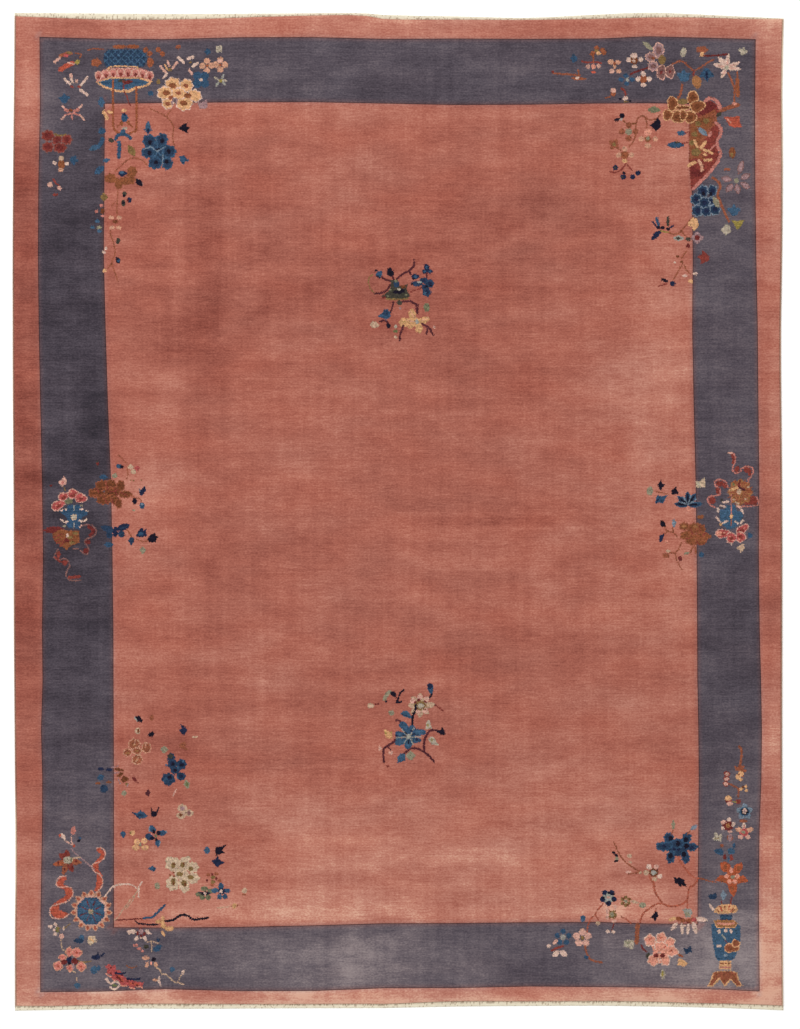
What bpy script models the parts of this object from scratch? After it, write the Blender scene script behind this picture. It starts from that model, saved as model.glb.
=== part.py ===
"""A hand-knotted wool rug lying flat, with woven end webs and overcast sides.

Sizes are in metres unless a name says millimetres. +Z is up, +Y runs along the
rug, and the origin lies under the middle of the rug on the surface it rests on.
The rug's outline is as uneven as a hand-woven one: each edge is a straight line
of the nominal rectangle, drawn in by the amounts in the two tables of stations.
"""

import math
from collections import namedtuple

import bmesh
import bpy

MM = 0.001

# Driving sizes of the whole rug
RUG_WIDTH = 2.750
RUG_LENGTH = 3.560
PILE_HEIGHT = 0.0115
PILE_EDGE_ROUND = 0.004
PILE_EDGE_STEPS = 3
WEB_THICKNESS = 0.0026
WEB_HEM_THICKNESS = 0.0036
SELVEDGE_WIDTH = 0.006
SELVEDGE_HEIGHT = 0.0075
SELVEDGE_SIDES = 10
GAP = 0.0003

# The web's section, from the pile's edge to its own free edge, where it is turned under
WebRow = namedtuple("WebRow", "inward_share height")
WEB_ROWS = (
    WebRow(1.0, WEB_THICKNESS),
    WebRow(0.36, WEB_THICKNESS),
    WebRow(0.18, WEB_HEM_THICKNESS),
    WebRow(0.0, WEB_HEM_THICKNESS / 2),
)

# Linear colours of the yarns, and how matt they are
SALMON = (0.45, 0.155, 0.11)
CREAM = (0.68, 0.58, 0.42)
TAN = (0.33, 0.20, 0.12)
PILE_ROUGHNESS = 0.95
YARN_ROUGHNESS = 0.90
SHARP_ANGLE = math.radians(35)

# How finely the outline and the pile's top are divided
CELLS_ACROSS = 48
CELLS_ALONG = 26

# How far each long side lies inside the nominal width, at places along the rug
SideStation = namedtuple("SideStation", "along left_in_mm right_in_mm")
SIDE_STATIONS = (
    SideStation(-1.780, 8.6, 1.0),
    SideStation(-1.580, 8.2, 2.5),
    SideStation(-1.220, 10.3, 3.9),
    SideStation(-0.865, 7.8, 5.0),
    SideStation(-0.420, 4.6, 4.6),
    SideStation(0.025, 3.6, 5.0),
    SideStation(0.470, 0.6, 8.6),
    SideStation(0.660, 0.3, 9.4),
    SideStation(0.915, 0.0, 5.3),
    SideStation(1.270, 2.1, 2.9),
    SideStation(1.540, 5.0, 4.6),
    SideStation(1.780, 6.8, 0.0),
)

# How far each end lies inside the nominal length, and how wide its web is there
EndStation = namedtuple("EndStation", "across far_in_mm far_web_mm near_in_mm near_web_mm")
END_STATIONS = (
    EndStation(-1.375, 0.4, 13.5, 0.0, 18.9),
    EndStation(-1.205, 1.8, 19.2, 2.8, 16.0),
    EndStation(-0.990, 3.2, 24.6, 7.1, 18.5),
    EndStation(-0.705, 3.9, 20.3, 6.8, 19.2),
    EndStation(-0.420, 2.8, 12.1, 8.5, 16.7),
    EndStation(-0.130, 1.4, 10.0, 9.3, 17.1),
    EndStation(-0.055, 7.8, 16.7, 9.6, 16.0),
    EndStation(0.205, 13.2, 13.2, 14.6, 20.7),
    EndStation(0.463, 18.2, 8.9, 16.7, 18.5),
    EndStation(0.720, 6.4, 17.1, 17.5, 18.9),
    EndStation(0.890, 0.0, 19.2, 15.3, 19.2),
    EndStation(1.060, 5.7, 13.5, 12.1, 16.7),
    EndStation(1.232, 14.2, 10.0, 7.1, 18.5),
    EndStation(1.375, 21.0, 3.9, 1.1, 18.5),
)

# Soft hollows where feet have worn the pile down
WornPatch = namedtuple("WornPatch", "across along reach_across reach_along depth_mm")
WORN_PATCHES = (
    WornPatch(0.55, 1.02, 0.30, 0.34, 1.1),
    WornPatch(-0.68, 0.55, 0.14, 0.75, 1.0),
    WornPatch(0.00, 0.62, 0.55, 0.30, 0.7),
    WornPatch(0.28, -0.25, 0.30, 0.75, 0.8),
    WornPatch(-0.72, -0.85, 0.22, 0.55, 0.7),
    WornPatch(1.02, -1.15, 0.25, 0.22, 0.6),
)


def tangent(places, values, i):
    """The slope of a smooth curve through its own neighbours at station i."""
    before = max(i - 1, 0)
    after = min(i + 1, len(places) - 1)
    return (values[after] - values[before]) / (places[after] - places[before])


def smooth_value(stations, column, at):
    """The value of one column between its stations, on a cubic through them."""
    places = [station[0] for station in stations]
    values = [getattr(station, column) for station in stations]
    at = min(max(at, places[0]), places[-1])
    i = max(k for k in range(len(places) - 1) if places[k] <= at)
    span = places[i + 1] - places[i]
    t = (at - places[i]) / span
    start_pull = t * (1 - t) ** 2 * span * tangent(places, values, i)
    end_pull = -(t ** 2) * (1 - t) * span * tangent(places, values, i + 1)
    blend = t * t * (3 - 2 * t)
    return values[i] * (1 - blend) + values[i + 1] * blend + start_pull + end_pull


def left_edge(along):
    """X of the rug's left side at a place along the rug."""
    return -RUG_WIDTH / 2 + smooth_value(SIDE_STATIONS, "left_in_mm", along) * MM


def right_edge(along):
    """X of the rug's right side at a place along the rug."""
    return RUG_WIDTH / 2 - smooth_value(SIDE_STATIONS, "right_in_mm", along) * MM


def end_edge(end, across, web_share):
    """Y of an end at a place across: 0 is the web's free edge, 1 the pile's."""
    side = 1 if end == "far" else -1
    drawn_in = smooth_value(END_STATIONS, f"{end}_in_mm", across)
    web = smooth_value(END_STATIONS, f"{end}_web_mm", across)
    return side * (RUG_LENGTH / 2 - (drawn_in + web_share * web) * MM)


def pile_side(side, along):
    """X of the pile's side, inside the overcast cord."""
    inset = SELVEDGE_WIDTH + GAP
    return left_edge(along) + inset if side == "left" else right_edge(along) - inset


def pile_point(u, v):
    """The plan point of the pile at u across and v along, both from 0 to 1."""
    along = (v - 0.5) * RUG_LENGTH
    across = pile_side("left", along) * (1 - u) + pile_side("right", along) * u
    near = end_edge("near", across, 1)
    far = end_edge("far", across, 1)
    return across, near * (1 - v) + far * v


def pile_height(across, along):
    """The pile's height over the floor, lower where it is worn."""
    worn = 0.0
    for patch in WORN_PATCHES:
        away = math.hypot(
            (across - patch.across) / patch.reach_across,
            (along - patch.along) / patch.reach_along,
        )
        worn += patch.depth_mm * MM * math.exp(-away * away)
    return PILE_HEIGHT - worn


def fabric(name, colour, roughness):
    """A plain fabric material of one colour."""
    material = bpy.data.materials.new(name)
    material.use_nodes = True
    shader = material.node_tree.nodes["Principled BSDF"]
    shader.inputs["Base Color"].default_value = (*colour, 1.0)
    shader.inputs["Roughness"].default_value = roughness
    shader.inputs["Metallic"].default_value = 0.0
    return material


def finish(name, bm, material):
    """Turns a bmesh into a named object with its faces pointing out."""
    bmesh.ops.recalc_face_normals(bm, faces=bm.faces)
    mesh = bpy.data.meshes.new(name)
    bm.to_mesh(mesh)
    bm.free()
    mesh.materials.append(material)
    mesh.shade_smooth()
    mesh.set_sharp_from_angle(angle=SHARP_ANGLE)
    made = bpy.data.objects.new(name, mesh)
    bpy.context.scene.collection.objects.link(made)
    return made


def close_down(bm):
    """Drops walls from a top surface's border to the floor, closes them and returns the border."""
    border = [edge for edge in bm.edges if edge.is_boundary]
    dropped = bmesh.ops.extrude_edge_only(bm, edges=border)["geom"]
    for vertex in dropped:
        if isinstance(vertex, bmesh.types.BMVert):
            vertex.co.z = 0.0
    foot = [part for part in dropped if isinstance(part, bmesh.types.BMEdge) and part.is_boundary]
    bmesh.ops.contextual_create(bm, geom=foot)
    return border


def make_pile(material):
    """The pile slab: a gently uneven top, rounded top edges and a flat underside."""
    bm = bmesh.new()
    bmesh.ops.create_grid(bm, x_segments=CELLS_ACROSS, y_segments=CELLS_ALONG, size=0.5)
    for vertex in bm.verts:
        across, along = pile_point(vertex.co.x + 0.5, vertex.co.y + 0.5)
        vertex.co = (across, along, pile_height(across, along))
    rim = close_down(bm)
    bmesh.ops.bevel(
        bm,
        geom=rim,
        affect="EDGES",
        offset=PILE_EDGE_ROUND,
        segments=PILE_EDGE_STEPS,
        profile=0.5,
        material=-1,
    )
    return finish("rug_pile", bm, material)


def make_end_web(end, material):
    """A flat-woven web beyond the pile, as wide as the rug, thicker at its turned hem."""
    outward = 1 if end == "far" else -1
    v = 1.0 if end == "far" else 0.0
    corner_along = end_edge(end, 0.0, 0)
    last_row = len(WEB_ROWS) - 1
    bm = bmesh.new()
    bmesh.ops.create_grid(bm, x_segments=CELLS_ACROSS, y_segments=last_row, size=0.5)
    for vertex in bm.verts:
        column = round((vertex.co.x + 0.5) * CELLS_ACROSS)
        row = WEB_ROWS[round((vertex.co.y + 0.5) * last_row)]
        across, pile_y = pile_point(column / CELLS_ACROSS, v)
        if column == 0:
            across = left_edge(corner_along)
        if column == CELLS_ACROSS:
            across = right_edge(corner_along)
        inner = pile_y + outward * GAP
        free = end_edge(end, across, 0)
        along = inner * row.inward_share + free * (1 - row.inward_share)
        vertex.co = (across, along, row.height)
    close_down(bm)
    return finish(f"end_web_{end}", bm, material)


def selvedge_profile():
    """The cord's section: a flattened round resting on one flat side, as (x, z) pairs."""
    half_side = math.pi / SELVEDGE_SIDES
    points = []
    for k in range(SELVEDGE_SIDES):
        angle = (2 * k + 1) * half_side
        x = SELVEDGE_WIDTH / 2 * math.sin(angle)
        z = SELVEDGE_HEIGHT / 2 * (1 - math.cos(angle) / math.cos(half_side))
        points.append((x, z))
    return points


def make_selvedge(side, material):
    """The overcast cord beside the pile, drawn along the pile's uneven side."""
    bm = bmesh.new()
    outward = -1 if side == "left" else 1
    u = 0.0 if side == "left" else 1.0
    offset = outward * (GAP + SELVEDGE_WIDTH / 2)
    ring = [bm.verts.new((x, 0.0, z)) for x, z in selvedge_profile()]
    edges = [bm.edges.new((ring[k], ring[k - 1])) for k in range(len(ring))]
    sections = [ring]
    for _ in range(CELLS_ALONG):
        grown = bmesh.ops.extrude_edge_only(bm, edges=edges)["geom"]
        edges = [part for part in grown if isinstance(part, bmesh.types.BMEdge)]
        edges = [edge for edge in edges if edge.is_boundary]
        sections.append([part for part in grown if isinstance(part, bmesh.types.BMVert)])
    for step, section in enumerate(sections):
        x, y = pile_point(u, step / CELLS_ALONG)
        for vertex in section:
            vertex.co.x += x + offset
            vertex.co.y = y
    ends = [edge for edge in bm.edges if edge.is_boundary]
    bmesh.ops.holes_fill(bm, edges=ends, sides=SELVEDGE_SIDES)
    return finish(f"selvedge_{side}", bm, material)


def main():
    """Clears the scene and makes the rug's five pieces."""
    for thing in list(bpy.data.objects):
        bpy.data.objects.remove(thing, do_unlink=True)
    make_pile(fabric("salmon_wool", SALMON, PILE_ROUGHNESS))
    cotton = fabric("cream_cotton", CREAM, YARN_ROUGHNESS)
    yarn = fabric("tan_yarn", TAN, YARN_ROUGHNESS)
    for end in ("far", "near"):
        make_end_web(end, cotton)
    for side in ("left", "right"):
        make_selvedge(side, yarn)


main()
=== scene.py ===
"""The looks of a hand-knotted Chinese wool rug lying flat: pile, ornaments, webs and edge cords.

Sizes are in metres. The ornaments are laid out on a weaver's chart: its columns run from the
rug's left side, its rows from the far end, and one chart square is CHART_SQUARE metres wide.
"""

import logging
import math
from collections.abc import Callable
from dataclasses import dataclass
from enum import Enum

import bmesh
import bpy
import numpy as np
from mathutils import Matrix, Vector


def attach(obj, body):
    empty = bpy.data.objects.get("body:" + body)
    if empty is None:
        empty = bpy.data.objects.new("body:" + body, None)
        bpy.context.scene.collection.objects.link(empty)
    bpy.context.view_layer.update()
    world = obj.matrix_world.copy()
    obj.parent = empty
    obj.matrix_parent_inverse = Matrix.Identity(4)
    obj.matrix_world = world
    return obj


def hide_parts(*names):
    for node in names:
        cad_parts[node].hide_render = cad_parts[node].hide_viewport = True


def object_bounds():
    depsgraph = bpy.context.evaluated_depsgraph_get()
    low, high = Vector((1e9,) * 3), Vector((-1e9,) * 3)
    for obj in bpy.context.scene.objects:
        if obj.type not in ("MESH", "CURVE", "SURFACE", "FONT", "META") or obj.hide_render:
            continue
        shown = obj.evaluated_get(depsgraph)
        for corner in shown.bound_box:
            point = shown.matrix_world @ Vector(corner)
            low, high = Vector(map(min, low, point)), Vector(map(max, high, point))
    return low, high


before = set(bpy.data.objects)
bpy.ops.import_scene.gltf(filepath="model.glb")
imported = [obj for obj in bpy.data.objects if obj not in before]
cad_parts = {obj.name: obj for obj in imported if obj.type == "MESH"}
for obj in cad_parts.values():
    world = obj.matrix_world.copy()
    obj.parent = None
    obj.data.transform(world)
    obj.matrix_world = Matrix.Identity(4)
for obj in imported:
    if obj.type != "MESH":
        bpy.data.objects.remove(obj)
CAD_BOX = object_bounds()
ROOT = "root"
LOG = logging.getLogger("rug")

# The weaver's chart: its square, and the place on it that lies over the rug's middle
CHART_SQUARE = 0.0035624
MIDDLE_COLUMN = 398.1
MIDDLE_ROW = 511.65

# The pile's height, and how high the foot of every piece reaches
PILE_HEIGHT = 0.0115
FOOT = 0.0004

# The border's uneven lines, each from left to right or from near to far
UPRIGHT_LINES = ("left_guard", "left_band", "right_band", "right_guard")
LEVEL_LINES = ("near_guard", "near_band", "far_band", "far_guard")

# How near a frame node's corners lie to a column or a row that they belong to
NEARBY = 0.002

# The layer that holds each piece's place on its own picture
PICTURE_LAYER = "OFBake"


def chart_x(column: float) -> float:
    """X in metres of a chart column."""
    return (column - MIDDLE_COLUMN) * CHART_SQUARE


def chart_y(row: float) -> float:
    """Y in metres of a chart row."""
    return (MIDDLE_ROW - row) * CHART_SQUARE


def linear(red: float, green: float, blue: float) -> tuple[float, float, float]:
    """A colour as the eye reads it, from 0 to 255 a channel, in linear light."""
    shares = [channel / 255 for channel in (red, green, blue)]
    return tuple(s / 12.92 if s <= 0.04045 else ((s + 0.055) / 1.055) ** 2.4 for s in shares)


# Shader arithmetic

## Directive
Print again the material above, limited to the lines from the one holding "return low, high" through the last, inclusive.

## Answer to the task
    return low, high


before = set(bpy.data.objects)
bpy.ops.import_scene.gltf(filepath="model.glb")
imported = [obj for obj in bpy.data.objects if obj not in before]
cad_parts = {obj.name: obj for obj in imported if obj.type == "MESH"}
for obj in cad_parts.values():
    world = obj.matrix_world.copy()
    obj.parent = None
    obj.data.transform(world)
    obj.matrix_world = Matrix.Identity(4)
for obj in imported:
    if obj.type != "MESH":
        bpy.data.objects.remove(obj)
CAD_BOX = object_bounds()
ROOT = "root"
LOG = logging.getLogger("rug")

# The weaver's chart: its square, and the place on it that lies over the rug's middle
CHART_SQUARE = 0.0035624
MIDDLE_COLUMN = 398.1
MIDDLE_ROW = 511.65

# The pile's height, and how high the foot of every piece reaches
PILE_HEIGHT = 0.0115
FOOT = 0.0004

# The border's uneven lines, each from left to right or from near to far
UPRIGHT_LINES = ("left_guard", "left_band", "right_band", "right_guard")
LEVEL_LINES = ("near_guard", "near_band", "far_band", "far_guard")

# How near a frame node's corners lie to a column or a row that they belong to
NEARBY = 0.002

# The layer that holds each piece's place on its own picture
PICTURE_LAYER = "OFBake"


def chart_x(column: float) -> float:
    """X in metres of a chart column."""
    return (column - MIDDLE_COLUMN) * CHART_SQUARE


def chart_y(row: float) -> float:
    """Y in metres of a chart row."""
    return (MIDDLE_ROW - row) * CHART_SQUARE


def linear(red: float, green: float, blue: float) -> tuple[float, float, float]:
    """A colour as the eye reads it, from 0 to 255 a channel, in linear light."""
    shares = [channel / 255 for channel in (red, green, blue)]
    return tuple(s / 12.92 if s <= 0.04045 else ((s + 0.055) / 1.055) ** 2.4 for s in shares)


# Shader arithmetic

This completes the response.